È forse brutale dirlo così ma non c’è altro modo: l’assalto condotto dai terroristi di Hamas a Israele del 7 ottobre scorso, l’uccisione di centinaia di civili aggrediti nella notte nei kibbutz e nei moshav del sud del Paese, forse ha risvegliato in Italia, in Occidente in generale, la consapevolezza che qualcosa sta cambiando. È cambiato. La manifestazione di Monfalcone di venerdì sera - organizzata dalla locale associazione pro Palestina- era stata autorizzata dal questore di Gorizia perché il rappresentante del “Comitato cittadino” pro Palestina aveva chiesto di esprimere «solidarietà con la popolazione della Striscia di Gaza sotto attacco». Poi è finita che dalla ventilata solidarietà pacifista si è trasceso. Arrivando a gridare “morte a Israele” con contorno di Allah Akbar.

LA RABBIA DI PROVINCIA
Dal Friuli Venezia Giulia alla Toscana la musica è la stessa. Mettiamo indietro l’orologio. È sabato pomeriggio a Livorno. Chi scende in piazza non solidarizza con gli ebrei. Il sindaco di centrosinistra Luca Salvetti (ex corrispondente de la Repubblica) ha vietato di issare la bandiera con la Stella di David sul municipio all’indomani dell’attacco di Hamas.
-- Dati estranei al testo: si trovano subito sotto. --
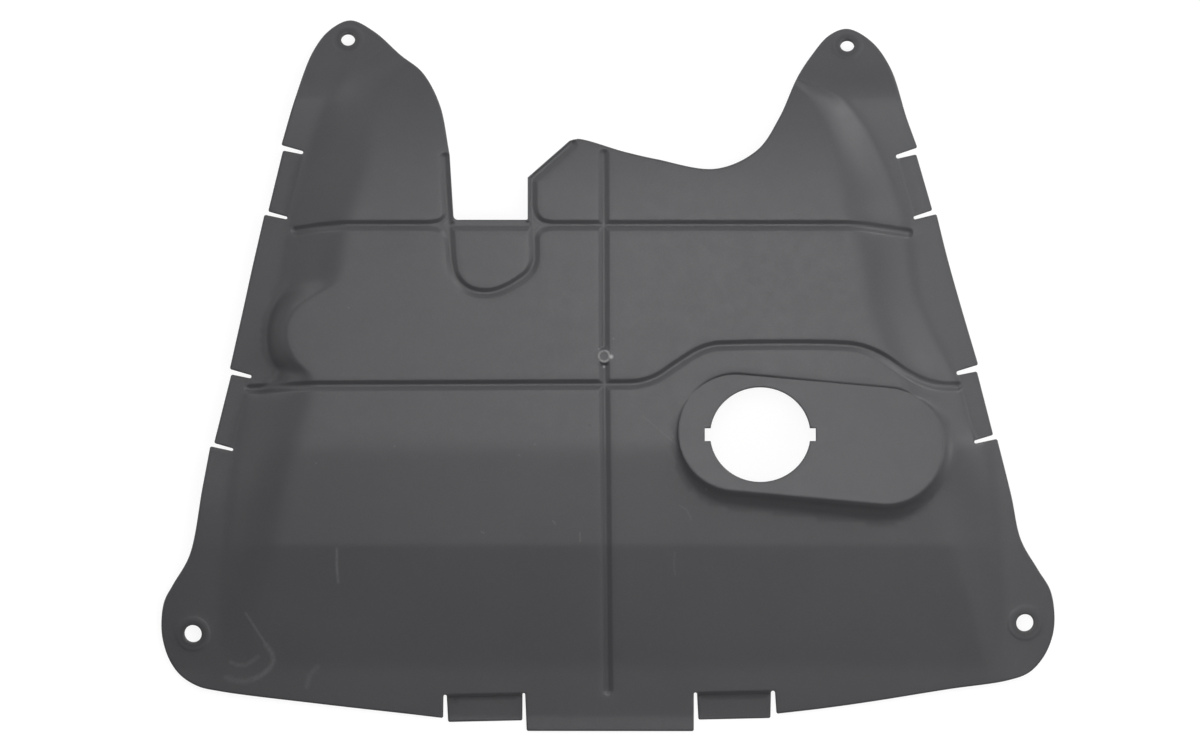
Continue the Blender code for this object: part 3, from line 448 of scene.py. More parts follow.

Salvo poi ritrovarsi con i manifestanti che srotolano la bandiera della Palestina sopra a quella a arcobaleno. Salvetti ieri, con una lettera a La Nazione, ribatte alla presidente dell’Unione associazioni Italia-Israele, Celeste Vichi: «La bandiera palestinese è stata subito rimossa». 
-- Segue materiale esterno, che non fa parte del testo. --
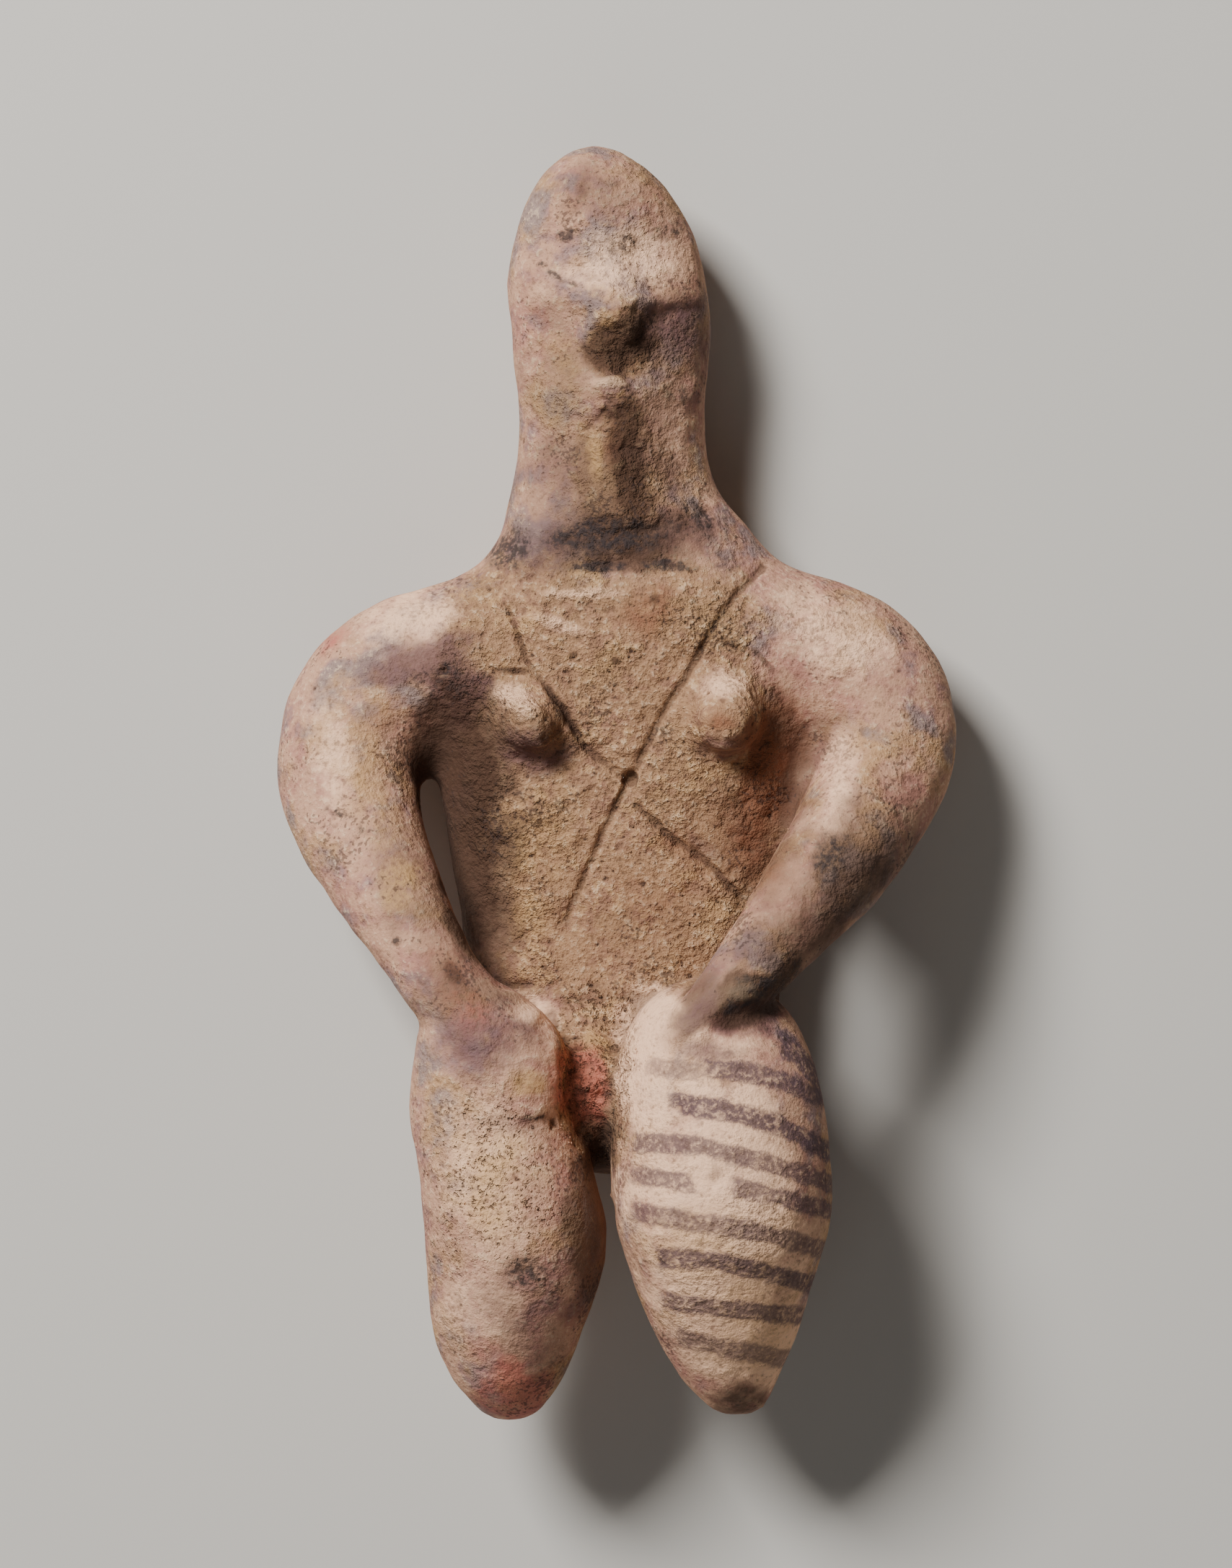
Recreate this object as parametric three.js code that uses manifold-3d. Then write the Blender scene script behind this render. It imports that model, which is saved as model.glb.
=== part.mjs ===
// A hand-modelled terracotta idol, lying on its back: a seated figure with a pinched face, looped
// arms whose hands rest on the knees, two pellet breasts, crossed bands scored over the chest and
// lower legs that taper to blunt points. It was kneaded and fired as one solid piece of clay.
// Millimetres. +Y runs up the figure to the crown, +Z up out of the chest, +X to the viewer's right.
import * as THREE from 'three';
import { mergeVertices } from 'three/addons/utils/BufferGeometryUtils.js';
import Module from 'manifold-3d';

// Driving dimensions
const HEIGHT = 130; // foot tips to crown
const REST_FLAT = 0.7; // how deep the back is flattened where the wet clay was laid down
const SCORE_WIDTH = 1.5; // the scored bands over the chest
const SCORE_DEPTH = 0.75;
const PIT_DIAMETER = 2.4; // the poked hole where the bands cross
const PIT_DEPTH = 1.6;
const SHOULDER_BLEND = 7; // how softly the arms are smoothed into the shoulders
const FOREARM_BLEND = 2.5; // and below the armpits, where they stand clear
const LEG_BLEND = 7; // and each thigh into its shin
const HAND_BLEND = 4.5; // and the left hand into its knee
const FACE_BLEND = 2.5; // and the small forms into the head and chest

// The facets are spaced as shares of the height. The finer ones are on the nose, on the breasts
// and inside the arm loops.
const FACET = HEIGHT / 47.5;
const FINE_FACET = HEIGHT / 96;

// The form, as shares of HEIGHT. x is measured from the middle of the width, y up from the foot
// tips and z up from the surface that the figure lies on.

// Head, neck and trunk: y, middle x, half width, middle z, half depth, squareness of the section
const TRUNK = [
  [0.2, -0.003, 0.0, 0.058, 0.0, 2.2],
  [0.222, -0.003, 0.082, 0.059, 0.051, 2.2],
  [0.262, -0.002, 0.119, 0.063, 0.065, 2.3],
  [0.322, 0.003, 0.125, 0.068, 0.064, 2.5],
  [0.392, 0.003, 0.1265, 0.07, 0.063, 2.6],
  [0.435, 0.0045, 0.1345, 0.071, 0.066, 2.7],
  [0.48, 0.006, 0.1435, 0.072, 0.071, 2.7],
  [0.548, 0.01, 0.155, 0.074, 0.077, 2.6],
  [0.61, 0.01, 0.147, 0.075, 0.079, 2.4],
  [0.65, 0.01, 0.126, 0.077, 0.076, 2.3],
  [0.679, 0.008, 0.109, 0.077, 0.071, 2.2],
  [0.7018, 0.0065, 0.099, 0.077, 0.067, 2.1],
  [0.7246, -0.001, 0.0858, 0.077, 0.064, 2.0],
  [0.7473, -0.0042, 0.0775, 0.077, 0.062, 2.0],
  [0.77, -0.0048, 0.0735, 0.078, 0.061, 2.0],
  [0.8155, -0.0048, 0.0752, 0.08, 0.0635, 2.0],
  [0.8609, -0.0045, 0.0786, 0.081, 0.071, 2.0],
  [0.8837, -0.0075, 0.0795, 0.081, 0.073, 2.0],
  [0.9064, -0.01, 0.0772, 0.082, 0.073, 2.0],
  [0.9292, -0.0107, 0.072, 0.083, 0.069, 2.0],
  [0.9519, -0.0125, 0.0635, 0.083, 0.061, 2.0],
  [0.9747, -0.015, 0.0515, 0.083, 0.049, 2.0],
  [0.9965, -0.0165, 0.03, 0.083, 0.029, 2.0],
  [1.006, -0.017, 0.0, 0.083, 0.0, 2.0],
];

// Coils of clay: x, y, z of the centre and the radius
const ARMS = [
  [
    [-0.105, 0.602, 0.077, 0.05],
    [-0.168, 0.59, 0.079, 0.06],
    [-0.2, 0.56, 0.085, 0.0595],
    [-0.212, 0.5141, 0.098, 0.0565],
    [-0.2065, 0.4803, 0.114, 0.0515],
    [-0.1915, 0.4464, 0.135, 0.046],
    [-0.1735, 0.4126, 0.158, 0.0405],
    [-0.155, 0.381, 0.177, 0.036],
    [-0.136, 0.352, 0.19, 0.033],
    [-0.114, 0.326, 0.198, 0.034],
    [-0.098, 0.304, 0.199, 0.034],
    [-0.086, 0.284, 0.192, 0.031],
  ],
  [
    [0.105, 0.607, 0.077, 0.05],
    [0.169, 0.602, 0.079, 0.057],
    [0.2, 0.577, 0.083, 0.0575],
    [0.213, 0.5423, 0.092, 0.0535],
    [0.2055, 0.5051, 0.109, 0.0505],
    [0.1885, 0.4718, 0.134, 0.048],
    [0.1685, 0.441, 0.158, 0.0445],
    [0.137, 0.402, 0.184, 0.037],
    [0.109, 0.369, 0.201, 0.031],
    [0.083, 0.339, 0.214, 0.0265],
    [0.055, 0.31, 0.219, 0.0225],
  ],
];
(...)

Quella di Israele non è stata mai issata. Troppo divisiva? Boh. O non condivisa. L’allarme ai confini cresce. Otto Paesi europei hanno precauzionalmente sospeso la libera circolazione prevista da Schenghen. Chiaro segnale di allerta semmai non bastassero le aggressioni al grido di Allah Akbar che hanno sconvolto recentemente Francia e Belgio.